One comment—the definition of regression is somewhat vague to me. What is also critically important in this discussion is whether there were any signs of autism before the regression. Or, as some may put it, is this regression into autism or autistics undergoing regression? Is there a mix of pathways?

They state that 17 of the 28 patients studied underwent an autistic regression. This is higher than the roughly 25% value for autistic regression they assumed for the general autism population, and statistically significant.

In other words, they are saying that autistic regression may occur more often with kids with mitochondrial diseases.

They note that some of the fevers could be linked to vaccination:

The 17 individuals with autistic regression could be divided into 2 groups, those who regressed with fever (70.6%, 12 of 17) and those who regressed without identifiable linkage to fever or vaccinations (29.4%, 5 of 17).

And,

No individual showed regression with vaccination unless a febrile response was present.

They discuss the concerns with vaccination in the conclusion, noting that vaccination is still recommended for children with mitochondrial diseases. My experience in discussing this issue with mitochondrial disease experts is that they find vaccination to be extremely important. If, for some reason, they decide to not vaccinate a child with mitochondrial disease, they insure that all family members are vaccinated to protect the child.

Children with identified mitochondrial diseases are routinely managed carefully by their physicians with aggressive fever control and hydration. In this context, vaccination of children with mitochondrial diseases is recommended. In our experience, the vast majority of patients with mitochondrial diseases receives a full vaccination schedule according to American Academy of Pediatric guidelines without consequences, particularly when physicians are sensitive to fever control and hydration. In our patients with mitochondrial disease and autistic spectrum disorders, the vaccines did not appear related to the neurologic regression.

I will note again that I feel autistic regression as defined is too vague. Were the patients on the spectrum before the regression? Were they typically developing before the regression?
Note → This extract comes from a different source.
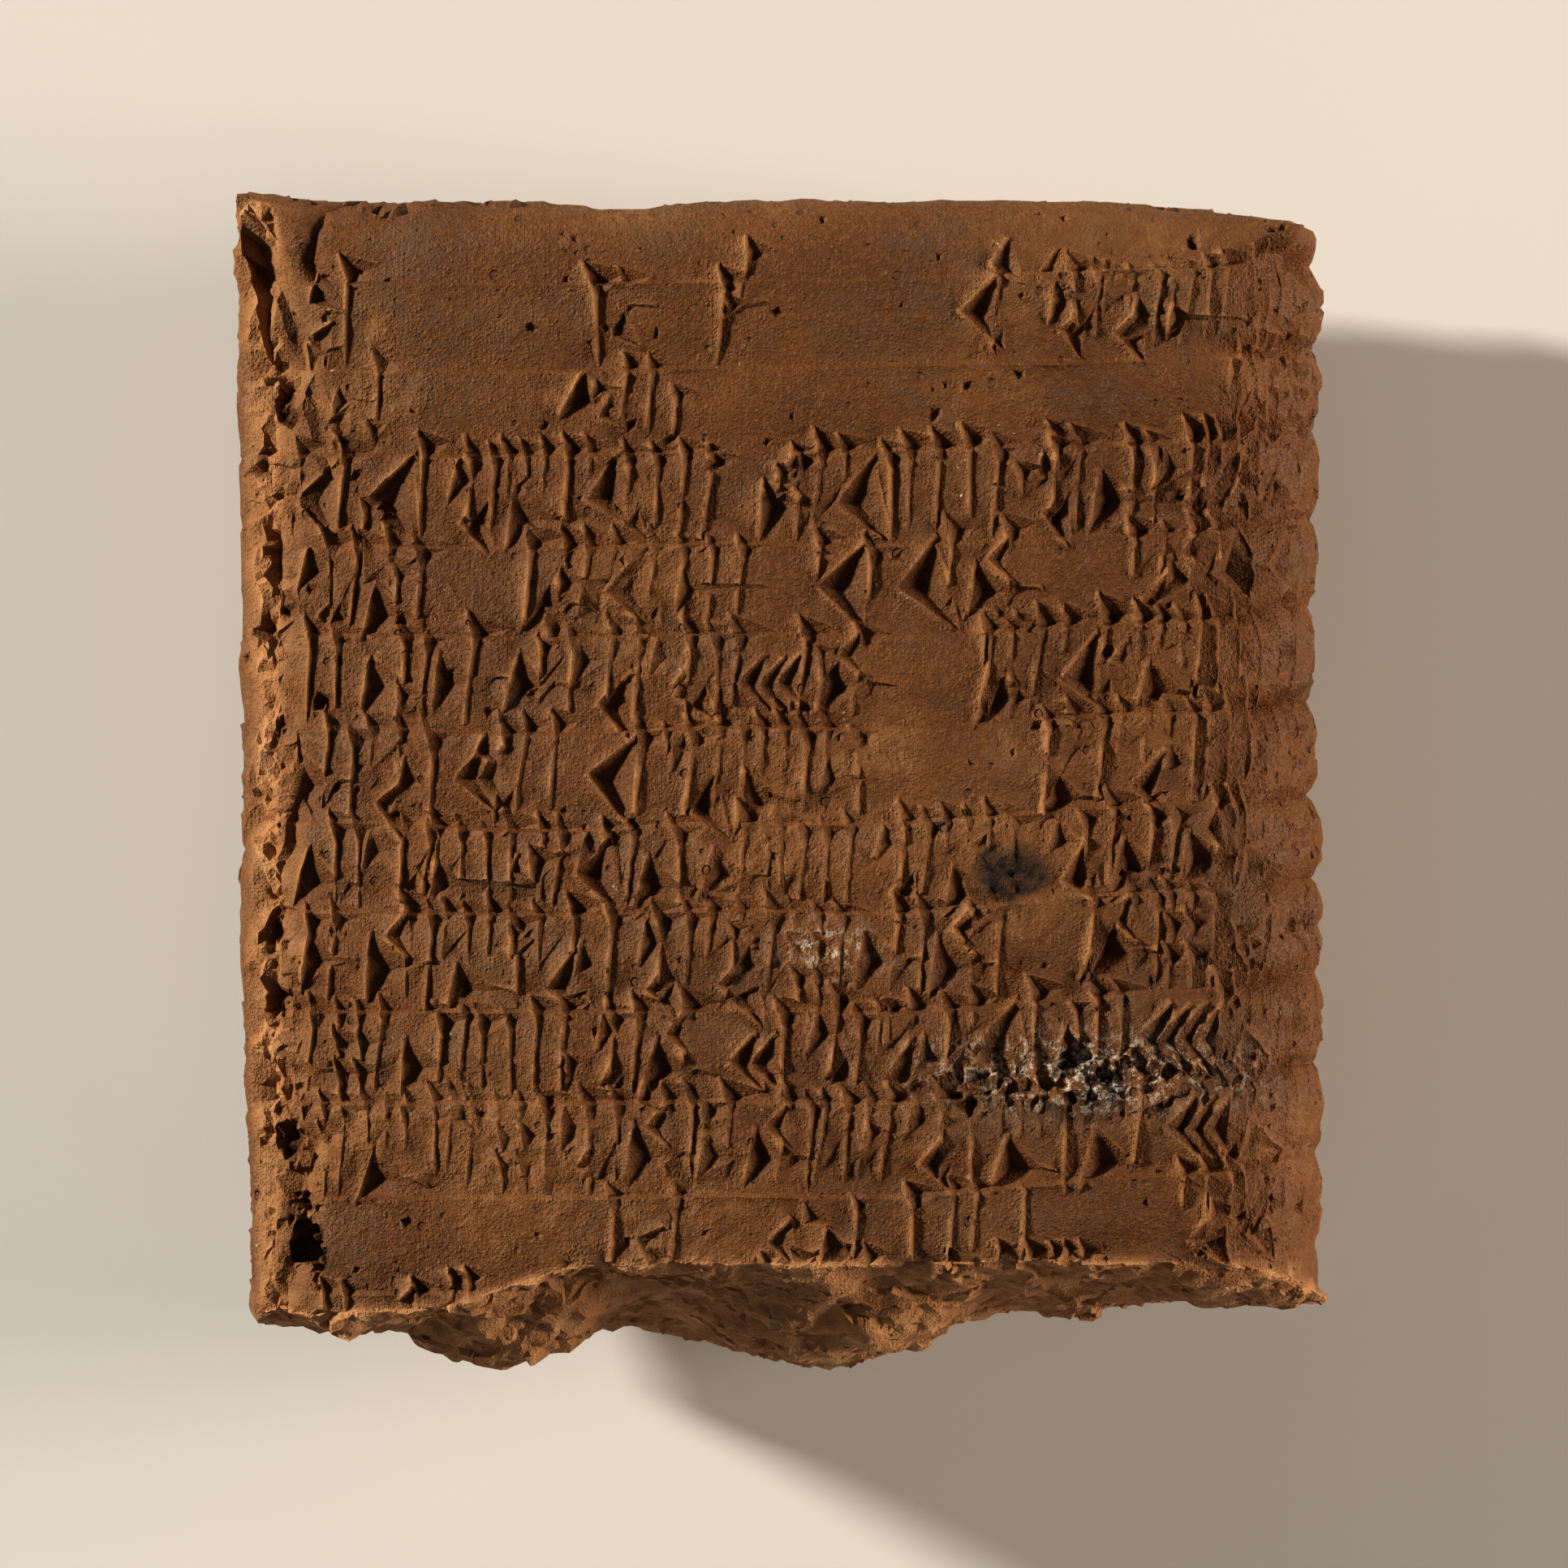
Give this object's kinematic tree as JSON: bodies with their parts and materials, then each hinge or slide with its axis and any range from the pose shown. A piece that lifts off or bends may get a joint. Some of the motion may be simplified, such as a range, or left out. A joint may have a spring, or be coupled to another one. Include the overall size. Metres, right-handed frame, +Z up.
{
  "type": "cuneiform tablet",
  "caption": "Thick cushion-shaped clay tablet, broken across the bottom, with rows of wedge-shaped marks on its faces and edges, lying on its domed back.",
  "frame": {"origin": "bottom centre of the tablet's box, on the ground it lies on", "axes": "+Z up, out of the written front face; +Y towards the unbroken top edge; +X across the writing, towards the rounded right edge"},
  "size_m": [0.079, 0.0862, 0.0377],
  "materials": {
    "clay": "matt, warm brown fired clay with fine grit, grey smudges and pale salt crust"
  },
  "bodies": {
    "root": {"tablet": "clay"}
  },
  "joints": []
}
At least two children were noted to have multiple regressions (a sibling pair). That indicates that at least in some cases, regressions occurred in people already autistic. There just isn’t other information on this.

Another area I would like to see discussed further is on siblings:

Affected siblings were identified in 35.7% (10 of 28).

Affected how? Mitochondrial disease. But, are they also autistic? It would seem not since they included one sibling pair.

This is a big question to me. While the spotlight has been shown on the possibility of mitochondrial disorders being linked to autistic regression, the more general question is more important: could fevers induced by vaccination result in any regression (autistic or otherwise) in people with mitochondrial disorders.

Another question in my mind in this study. Are there patients who underwent regression from non-autistic to autistic) after age 3? According to the John’s Hopkins group, this doesn’t happen. According to them, there is an age window where the regressions could result in autism. This is a very important question in how these patients might fit in to the broader spectrum of autism.